My E-lit example of lightness is “The Dreamlife of Letters” by Brian Kim Stefans. In this E-lit piece, we are visually shown images of letters, in alphabetical order. Therefore, our first images are ones that start with the letter ‘A.” Different words that start with “A” flit around the screen – they twirl, they swirl, they glide, they float. All these letters, and the ease in which they morph into one word to the next, illustrate a sort of lightness of language, as well as a lightness of thought. The idea that one word can easily transform into another, which can disappear in the blink of an eye to be shifted into something entirely different, illustrates that our thoughts are often not held down by gravity – they are subject to change. There is a definite lack of gravity, or weight, in this e-lit piece.

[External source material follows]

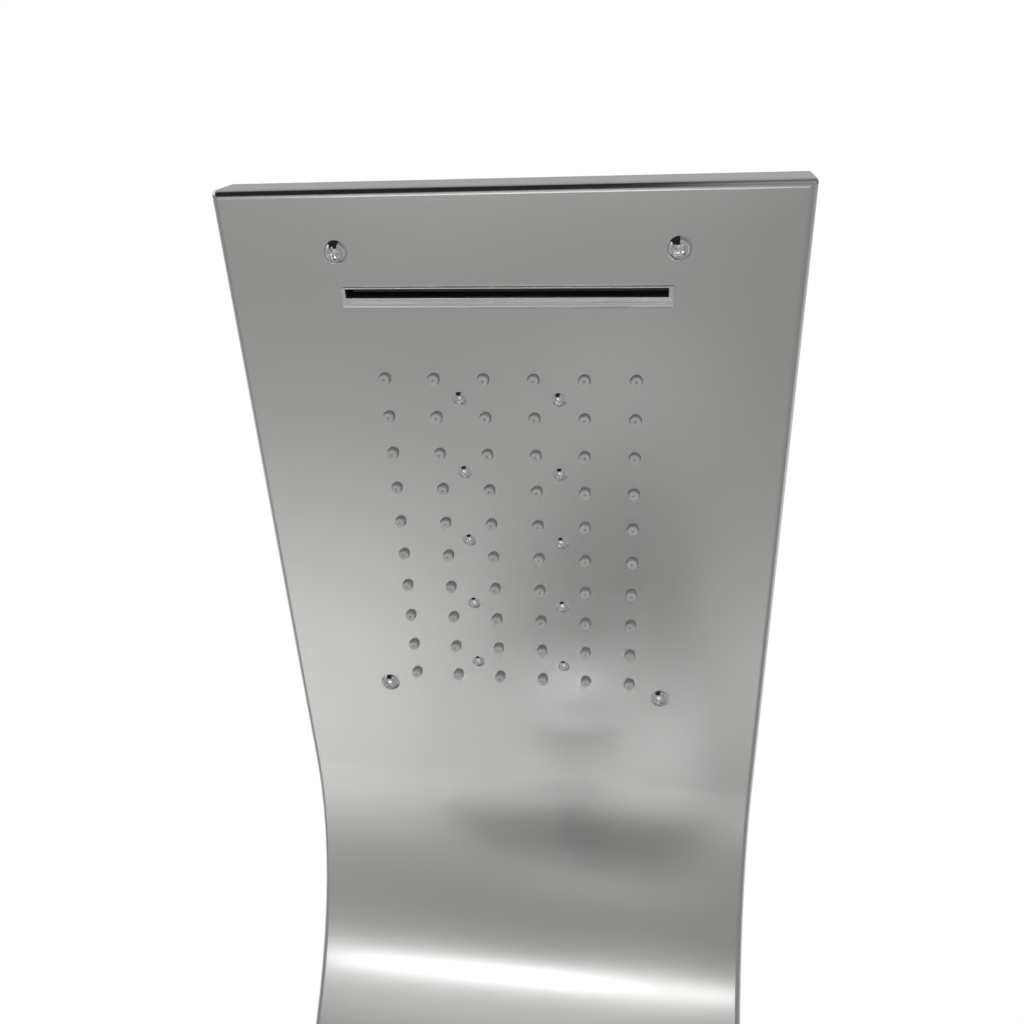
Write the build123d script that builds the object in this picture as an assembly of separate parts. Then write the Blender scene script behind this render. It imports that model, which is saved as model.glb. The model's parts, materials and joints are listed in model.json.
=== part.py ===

This E-lit also hints at the idea that letters, or words, alone, are not enough to form a heavy enough weight. You often need more than just a letter or a couple words for the meaning to stick. Often, you need a sentence, a complete thought. Lightness is what is obtained when thoughts are broken up and dissected into their smallest, or lightest, parts. The fact that this E-lit is entitled, “The Dreamlife of Letters,” is fascinating, because dreaming can be seen as a sort of escape from the heavy burdens of everyday life. When you dream, you can feel lighter. The scenes in dreams morph quickly form one thing to another, and they often don’t form coherent thoughts. And the lifespan of a dream is short-lived – it ultimately does not hold much weight, because in a couple hours you wake up and the dream bubble has burst.